A fair, lawful, bipartisan impeachment inquiry into President Trump means getting to the bottom of things. It means analyzing with a clear head and heart what President Trump has done and what the law requires.

Impeaching a president is a grave undertaking. The compassionate and diverse America I know demands we get ready to do it.


Holtzman outlines several potential Articles of Impeachment against Trump including “Preventing, Obstructing, Impeding, and Abusing the Administration of Justice”; “Bribery and Emoluments”, “Failure to Protect the Integrity of Our Federal Election Process,” and other possible impeachable acts, such as colluding with the Russians (regardless of whether or not Trump was engaged in a criminal conspiracy), abusing his authority over immigration by separating children from their families, and violating campaign finance laws by concealing hush money payments from the American voters.
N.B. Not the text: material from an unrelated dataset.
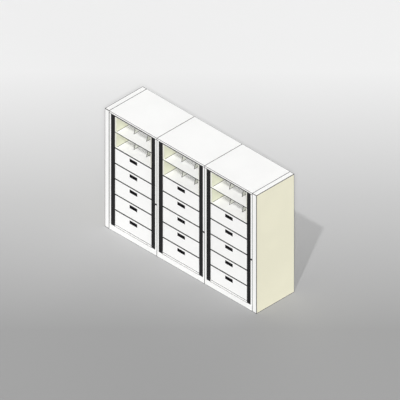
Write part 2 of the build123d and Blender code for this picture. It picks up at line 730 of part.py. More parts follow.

As a nation we can be proud when we look back at how leaders of both parties did not shrink from their duty to pursue the impeachment of Nixon.  Today, if members of the House – Democrats and those Republicans who take their oath seriously – educate the American people, through live testimony of witnesses under oath and documentary evidence, about the glaring proof of Trump’s “high crimes and misdemeanors,” the case will move to the Senate.  There every Senator will have to stand and be counted.  If two-thirds place country and the Constitution above Trump, he will be removed from office. But even if the vote in the Senate falls short, then those who voted for Trump, whether they are up for reelection or not, will have to face the people in 2020 and explain why they supported Trump. And as for Trump himself, the voters will get a second bite at the apple to remove him from office at the ballot box.

Constrained as he was by the strictures of criminal law and OLC policy precluding the indictment of a sitting President, Robert Mueller did his job.  Armed with this devastating and decisive record of Trump’s abuse of power and official wrongdoing, the people of the USA and the members of Congress must now do theirs.